:: Problem requirements ::
Copy out all of the material, matching it word for word.

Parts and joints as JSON
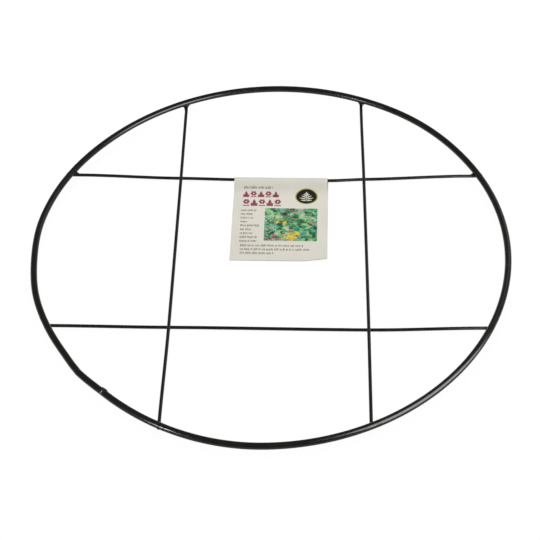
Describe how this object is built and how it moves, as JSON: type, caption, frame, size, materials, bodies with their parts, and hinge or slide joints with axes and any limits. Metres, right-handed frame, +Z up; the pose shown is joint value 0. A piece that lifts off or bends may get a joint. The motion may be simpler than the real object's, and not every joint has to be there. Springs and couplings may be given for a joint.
{
  "type": "plant support frame",
  "caption": "Round wire hoop with a grid of thinner wires welded under it that keeps plant stems upright, and a folded hang card on the grid.",
  "frame": {"origin": "on the ground that the frame lies on, below the middle of the hoop", "axes": "+Z up, square to the hoop; +X to the right and +Y to the back for someone who reads the card"},
  "size_m": [0.4043, 0.4056, 0.0121],
  "materials": {
    "coat": "satin",
    "weld_coat": "satin",
    "printed_card": "matte"
  },
  "bodies": {
    "frame": {"hoop": "coat", "wire_left": "coat", "wire_right": "coat", "wire_front": "coat", "wire_back": "coat", "weld_left_front": "weld_coat", "weld_left_back": "weld_coat", "weld_right_front": "weld_coat", "weld_right_back": "weld_coat", "weld_front_left": "weld_coat", "weld_front_right": "weld_coat", "weld_back_left": "weld_coat", "weld_back_right": "weld_coat", "weld_cross_front_left": "weld_coat", "weld_cross_front_right": "weld_coat", "weld_cross_back_left": "weld_coat", "weld_cross_back_right": "weld_coat", "weld_hoop_joint": "weld_coat"},
    "card": {"card": "printed_card"}
  },
  "joints": [
    {"name": "card_swing", "type": "hinge", "parent": "frame", "child": "card", "pos_m": [0.0082, 0.08845, 0.0021], "axis": [-0.9999, 0.0109, 0], "continuous": true}
  ]
}
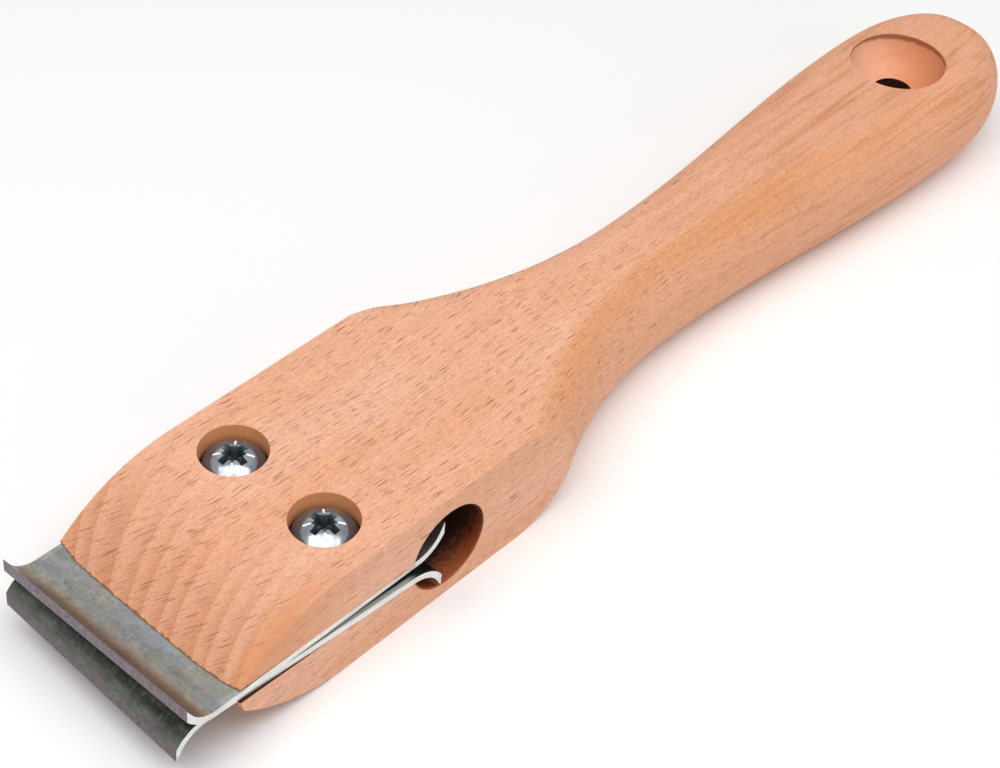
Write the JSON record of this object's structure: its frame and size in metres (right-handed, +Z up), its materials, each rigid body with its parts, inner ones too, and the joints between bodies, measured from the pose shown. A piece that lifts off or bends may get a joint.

:: Exercise response ::
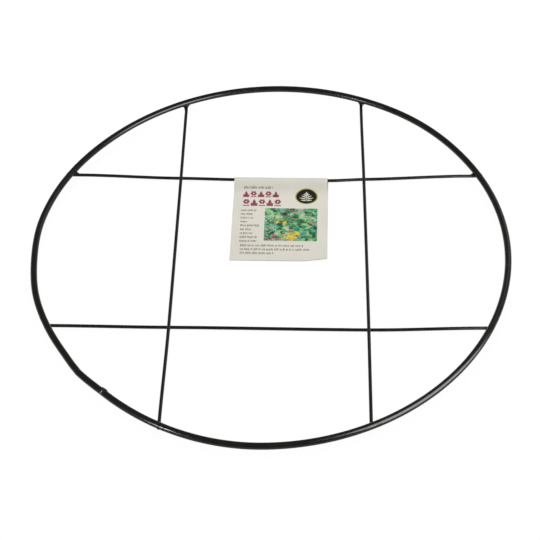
Describe how this object is built and how it moves, as JSON: type, caption, frame, size, materials, bodies with their parts, and hinge or slide joints with axes and any limits. Metres, right-handed frame, +Z up; the pose shown is joint value 0. A piece that lifts off or bends may get a joint. The motion may be simpler than the real object's, and not every joint has to be there. Springs and couplings may be given for a joint.
{
  "type": "plant support frame",
  "caption": "Round wire hoop with a grid of thinner wires welded under it that keeps plant stems upright, and a folded hang card on the grid.",
  "frame": {"origin": "on the ground that the frame lies on, below the middle of the hoop", "axes": "+Z up, square to the hoop; +X to the right and +Y to the back for someone who reads the card"},
  "size_m": [0.4043, 0.4056, 0.0121],
  "materials": {
    "coat": "satin",
    "weld_coat": "satin",
    "printed_card": "matte"
  },
  "bodies": {
    "frame": {"hoop": "coat", "wire_left": "coat", "wire_right": "coat", "wire_front": "coat", "wire_back": "coat", "weld_left_front": "weld_coat", "weld_left_back": "weld_coat", "weld_right_front": "weld_coat", "weld_right_back": "weld_coat", "weld_front_left": "weld_coat", "weld_front_right": "weld_coat", "weld_back_left": "weld_coat", "weld_back_right": "weld_coat", "weld_cross_front_left": "weld_coat", "weld_cross_front_right": "weld_coat", "weld_cross_back_left": "weld_coat", "weld_cross_back_right": "weld_coat", "weld_hoop_joint": "weld_coat"},
    "card": {"card": "printed_card"}
  },
  "joints": [
    {"name": "card_swing", "type": "hinge", "parent": "frame", "child": "card", "pos_m": [0.0082, 0.08845, 0.0021], "axis": [-0.9999, 0.0109, 0], "continuous": true}
  ]
}
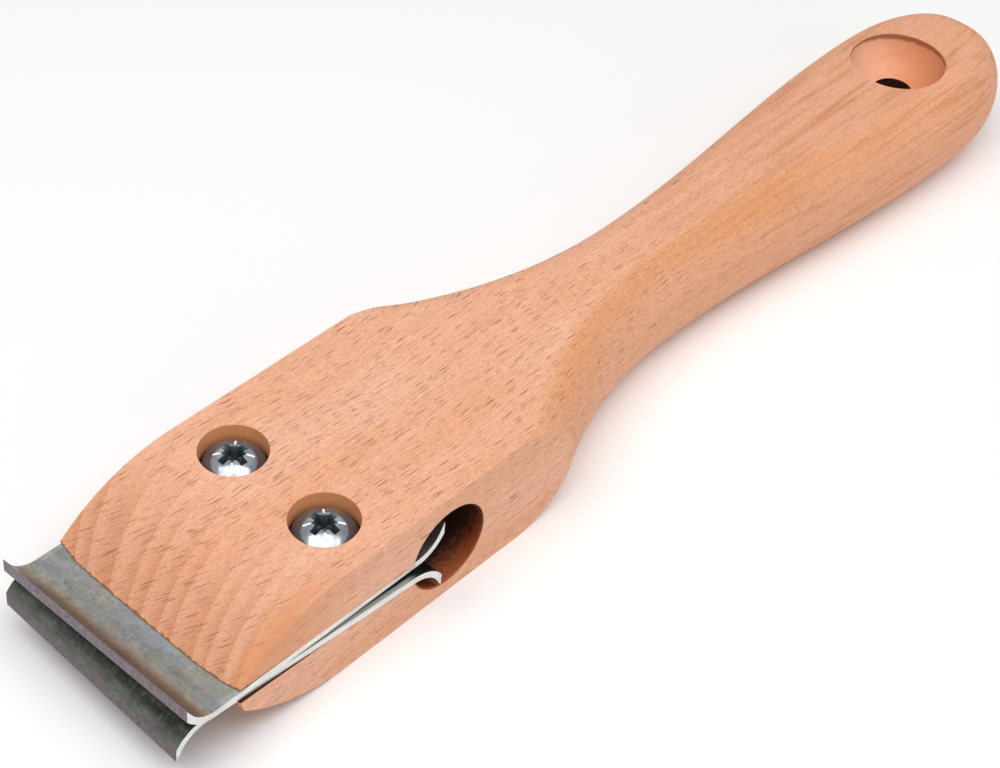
Write the JSON record of this object's structure: its frame and size in metres (right-handed, +Z up), its materials, each rigid body with its parts, inner ones too, and the joints between bodies, measured from the pose shown. A piece that lifts off or bends may get a joint.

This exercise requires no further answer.